Einar Gundersen, president of American Engineering, said the


firm was conscious of two important conditions when drawing up the


sewer proposal.


"They (city officials) want to make sure the facilities that are proposed


are cost-effective. And the city also wanted to make sure that the


facilities proposed actually improve water quality," he said.


Patterson said the city wanted to keep the price, "as low as


possible, but we need to have a complete facility." Information contained within


the proposal states residents of Carnation typically earn less than other


residents of King County.


The wastewater treatment plant would be located on a 10-acre


lot along West Entwistle Street. Sewage would go through a sludge


treatment process, and the remaining water would be disinfected and


discharged into the Snoqualmie River.


The river is home to anadromous _ including Chinook _ fish and


other species. But planners say the impact to the watershed would be minimal.


"Pollutant loading to the river will not be significant due to the


small quantity of sewage discharged and the enhanced removal capabilities of


the continuous flow-activated sludge treatment plant," the proposal


states. In turn, the plant would also prevent contaminating the city's groundwater.


"… A gradual phase-out of (septic) systems over the next 20


years will, likewise, alleviate groundwater contamination issues associated


with septic systems."


Currently there are 700 septic systems in Carnation, and most of


them were built five to 20 years ago. The typical lifespan of a septic system


is 20 years, says American Engineering.


In its proposal, American Engineering suggests the first phase of


construction would include building the wastewater treatment facility


and sewers for "the Central Business District and the area generally


located west of the King County Parks Trail."


Patterson said implementing the wastewater treatment system in


phases would help offset the financial impact of the problem. "We wanted to go


as small as we could the first time because of money."

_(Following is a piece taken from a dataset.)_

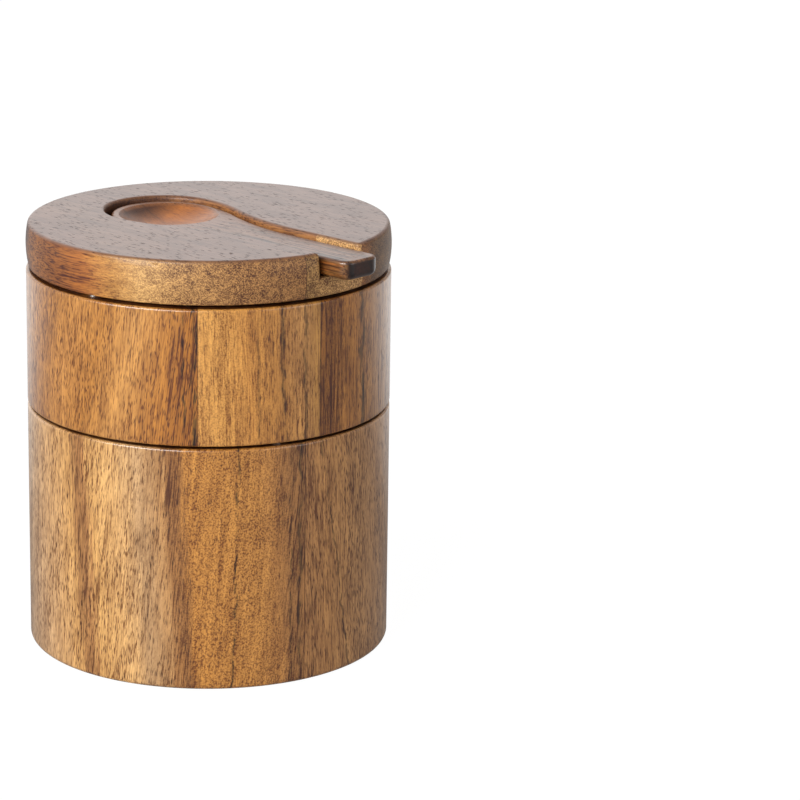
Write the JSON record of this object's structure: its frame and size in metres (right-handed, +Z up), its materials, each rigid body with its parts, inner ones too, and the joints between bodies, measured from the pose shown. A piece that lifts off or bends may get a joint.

Phase 2 consists of building sewers to homes on the east side of


the city. Phase 3 includes two urban growth areas, one in north


Carnation, the other on the southwest corner of the city. And Phase 4 would


link homes and businesses in the eastern edge and southeast parts of the city


to the sewer system.


To pay for the system, the Carnation mayor said the city would go


after grants and low-interest loans, a process he's already started. But


those connected to the sewer system will have to share some of the cost.


The costs for using the sewer system are broken down three ways.


Initially, those connected with the system would pay an assessment


based upon the square footage of the home or business. The assessment


includes two fees, one for the sewer system and another for the wastewater


treatment plant.


For example, an 8,000-square-foot home would pay an assessment


of $2,800 — $1,700 for collection and $1,100 for treatment. A


10,000-square-foot home would receive an assessment of $3,075 — $1,700


for collection and $1,375 for treatment.


Carnation businesses and homes hooked up to the system would


then pay $51 per month for each equivalent residential unit (ERU) they


use, which, says American Engineering, "… will cover the cost of


operations, maintenance, debt service, depreciation (replacement), taxes and


administration." Those who use more than one ERU a month would pay


more. Water meters would be used to collect readings.


In addition, commercial uses that discharge high-strength waste


would be charged $63.75 per ERU.


Finally, a connection charge of about $4,000 per ERU will be


levied on those who didn't pay the assessment and want to connect to the


system. The connection charge is primarily for vacant homes or other


properties and land developers who want to connect to the sewer system.


Gundersen said the reason for the higher charge is "they need to


be brought up to the same level, and then they need to pay for future expansion."


In the future, the wastewater treatment plant could be updated to


produce reusable water that could be used to irrigate fields or in car


washes. Gundersen said the upgrade could be part of Phase 1, but it would cost


an additional $400,000 to $500,000.


Once the system is in place, Carnation would have the


infrastructure to attract businesses and


multi-unit, senior and low-income housing and allow the city to grow, but at the


pace it wants, Patterson said.


"We want to keep the rural area out here in the Valley," he said.